Highlights
In Switzerland, retail sales are expected to fall 1.2 percent on the year after a 2.2 percent decline in July. The SVME purchasing managers' index is expected to edge up to 40.5 in September from August's 39.9 but it would be still well below the 50-expansion threshold.
The Eurozone unemployment rate for August is forecast at 6.4 percent, unchanged from July.
Among US data, the final manufacturing PMI for September is expected to come in at 48.9, unchanged from the mid-month flash to indicate modest contraction from August.
The Institute for Supply Management (ISM) September survey is expected to show
US manufacturing activity was in contraction for an 11th straight month. But the sector index is forecast to rise slightly to 47.8 from 47.6 in August, when it rose 1.2 percentage point to a six-month high, thanks to upticks in production and employment.
Construction spending for August is expected to rise 0.5 percent on the month following July's 0.7 percent increase that once again showed sharp residential gains versus flat nonresidential results.
Australia moves to the daylight saving time from the standard time at 2 a.m. on Sunday, Oct. 1. Sydney will be 15 hours ahead of New York, instead of 14 hours.

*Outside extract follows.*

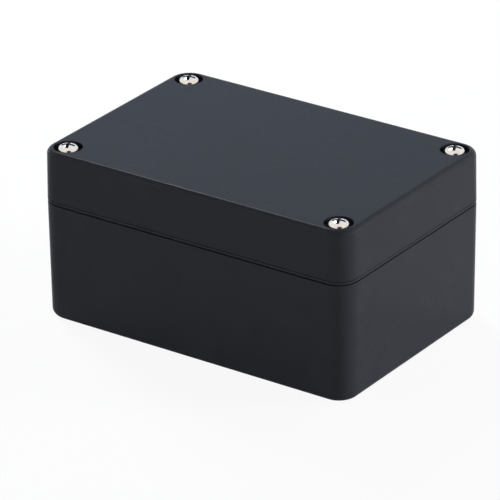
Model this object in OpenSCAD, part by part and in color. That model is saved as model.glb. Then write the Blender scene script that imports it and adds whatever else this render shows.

At 2:30 p.m. AEDT Tuesday (11:30 p.m. EDT Monday/0330 GMT Tuesday), the Reserve Bank of Australia will announce its policy decision. The bank's policy board is expected to leave the cash rate target unchanged at 4.10 percent for a fourth consecutive meeting. In September, the bank said inflation had passed its peak and the monthly CPI indicator for July showed a further decline but inflation was still too high and will remain so for some time yet. After the September meeting, the monthly CPI data showed headline inflation accelerated to 5.2 percent in August from 4.9 percent in July.